Rating: Summary: Wild at Heart Review: This book is changing my life. I am a person who can count on both hands how many books that I have read. Books that others have suggested that I read because they could not put them down, I would purchase and put them down with ease because they did not keep my attention and did not speak to my heart. My thanks to John Eldredge for being honest and baring his soul for me so that I can get in touch with my own. This book is very timely. I will read it again after I finish it the first time.
Rating: Summary: Go to the source instead... Review: If you want to know how to be a good Christian man...read the New Testament. This book skips the parts about "the greatest of these is love" and "turn the other cheek" and "blessed are the peacemakers" and many, many others. It is riddled with stereotypes and poor interpretation of scripture. The author takes outdated notions of what it means to be a man and tries to pass them off as biblical truth. It takes a lot more courage and wisdom to be one of the "nice guys" that the author disparages than it does to be one of his "wild at heart warriors." This is a hurtful and destructive view of manhood.
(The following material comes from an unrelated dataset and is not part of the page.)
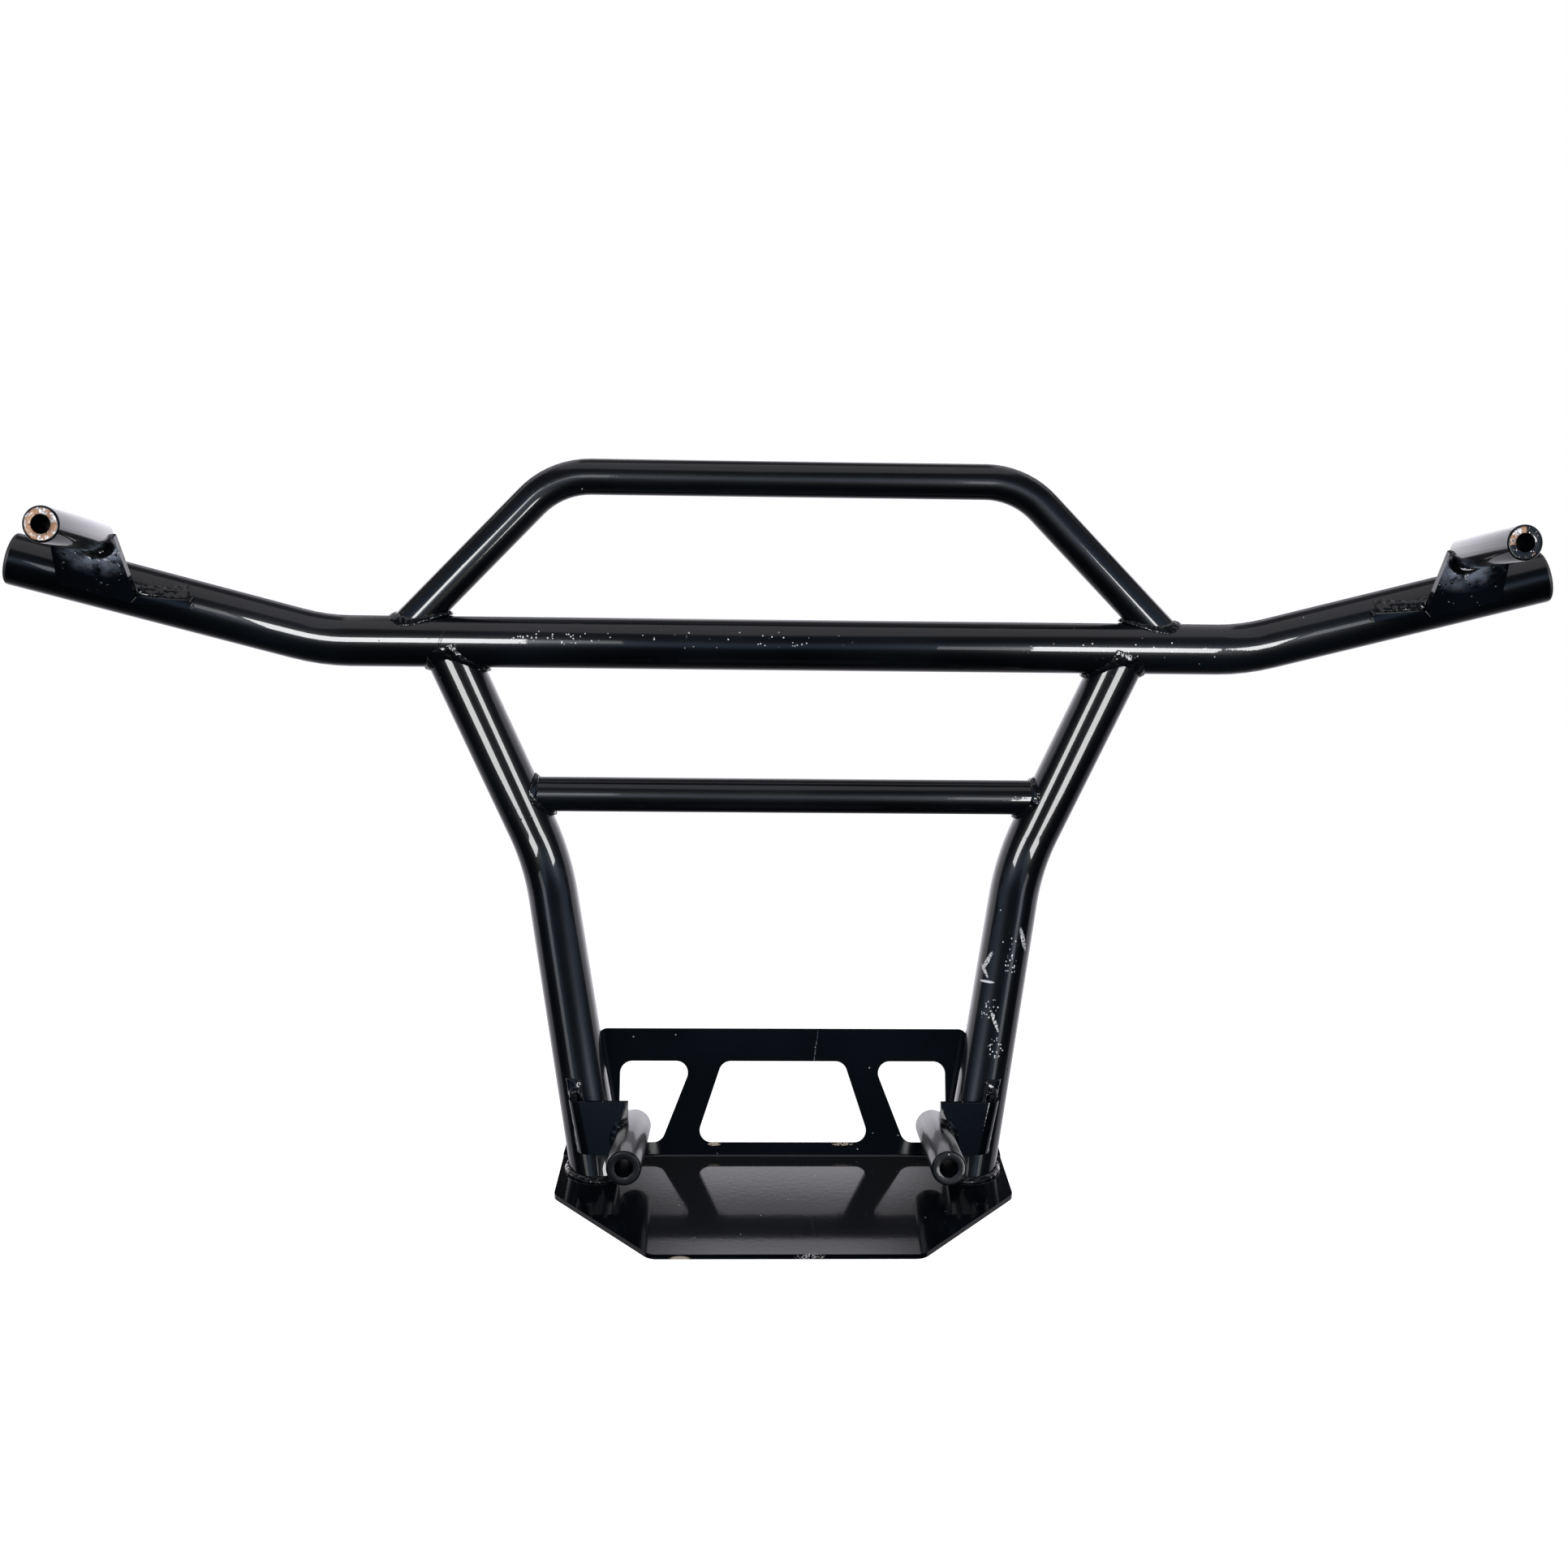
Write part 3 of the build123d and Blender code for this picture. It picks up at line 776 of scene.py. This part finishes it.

Rating: Summary: Mercenary or Warrior? Review: Eldredge's Wild at Heart will strike a chord with many men. "A mercenary fights for pay....The quality of a true warrior is that he is in service to a purpose greater than himself." How many men are mercenaries in that they go to battle (work) each day to help achieve someone ELSE's dream rather than their own. Eledredge argues that men were meant to be warriors rather than mercenaries. Eldredge asks the questions, "What would you do if you had permission to do what you really wanted? What makes you come alive?" He goes on to suggest, "Don't ask yourself what the world needs, ask what makes you come alive because what the world needs are men who have come alive!" Wild at Heart is a good tool for introspection for men and a good reference for women who want to better understand the men in their lives. It is a bit heavy on the movie references for my taste (Every man dies. Not every man really lives - William Wallace). But the the analogies to Braveheart, Gladiator, etc. may resonate with many men. This is a good book and well worth reading especially for those who are facing a significant life change that may have them questioning their direction.
Rating: Summary: Taming, but could open some new avenues for you. Review: A very unusual book that describes mens God given innate behaviour, more so identity, but I feel this book was written more so for women, for many reasons. One I believe John is speaking for men from himself, he wants to show his own feelings in this book to help women free themselves of the petty cares of men. In other words, let it go, forget it, and be free. That is just one reason, one that no one else mentioned. This is a fantastic book and can open up some new Via's for both men and women. The book is Biblical Christian based, I am not however so I tend to be critical of the possibilities. If you are not biblical and want a real good book on freedom, passion and adventure you will discover, I must recommend reading SB 1 or God By Karl Mark Maddox.
Rating: Summary: This book will speak to you! Review: Fantastic read! Mr. Eldredge has a gifted writing style that allows the reader to roll with the words as if in conversation with one of your friends. In fact, you will find parallels to the conversations you have had or sometimes were too embarassed or not insightful enough to have with your male friends. The meaning of what it is to be a man and the fights we have in our minds jump off the pages of this book. This book lived up to every raving review that drove me to read it in the first place. It is for the Christian man and the non-believer in that it puts the voice of man first without condemnation. It will prove insightful on how to raise your sons and daughters and it will improve your relationship with your spouse. Truly a brilliant piece of work that you will share with your friends. I did!
Rating: Summary: Food for Thought Review: Society HAS emasculated men during the past several decades. It was refreshing to have their innate differences brought to light and heralded. Through the reading of this book, I was given a new appreciation for, and a better understanding of my husband. Poor guy! All along I've been trying to tame him! This book is for women as well as men. The beginning section helps us understand men better, and the end can be applied to both men and women. I think "the wound" was overemphasized. This whole middle section lagged for me, and my husband as well. It would be helpful for anyone who has been deeply hurt in childhood, but I disagree when Eldredge says every child has experienced this. I think it is possible to grow up with a halfway normal childhood into an emotionally healthy adult. I wonder if Eldredge gives enough consideration to different temperaments? I'm sure most men could relate to what he claims is at their core, but I would hate for a man to think he must be gay because he can't identify with the man described in the book. I also wished he'd given a little more attention to self-control and other Fruit of the Spirit that might take some extra work for men, who are wired with this natural aggression. I winced when he talked about fighting rather than turning the other cheek - not because I'm a woman and am uncomfortable with fighting - believe me, there are plenty of times I'd rather fight! Jesus was NOT a wimp, but He did practice humility when it came to his personal rights. Isaiah 42:2 talks about the quiet, submissive demeanor of Christ. "He will not cry out, nor raise His voice." There's another verse that I can't find right now that talks about Him being insulted (bullied) and yet He remains quiet. We can't always cater to our innate nature. There are many tendencies to which I am prone, due to my basic disposition, make-up as a woman and sinful human nature that I have to fight, not encourage. I'm glad I hung in there; I almost stopped reading halfway through. In the end he emphasizes that man's answers are found in God - that's where he'll find strength and adventure. (He talks about this throughout the book, but man seems to be more of the focus earlier on.) He encouraged me to revisit total surrender of my life to God.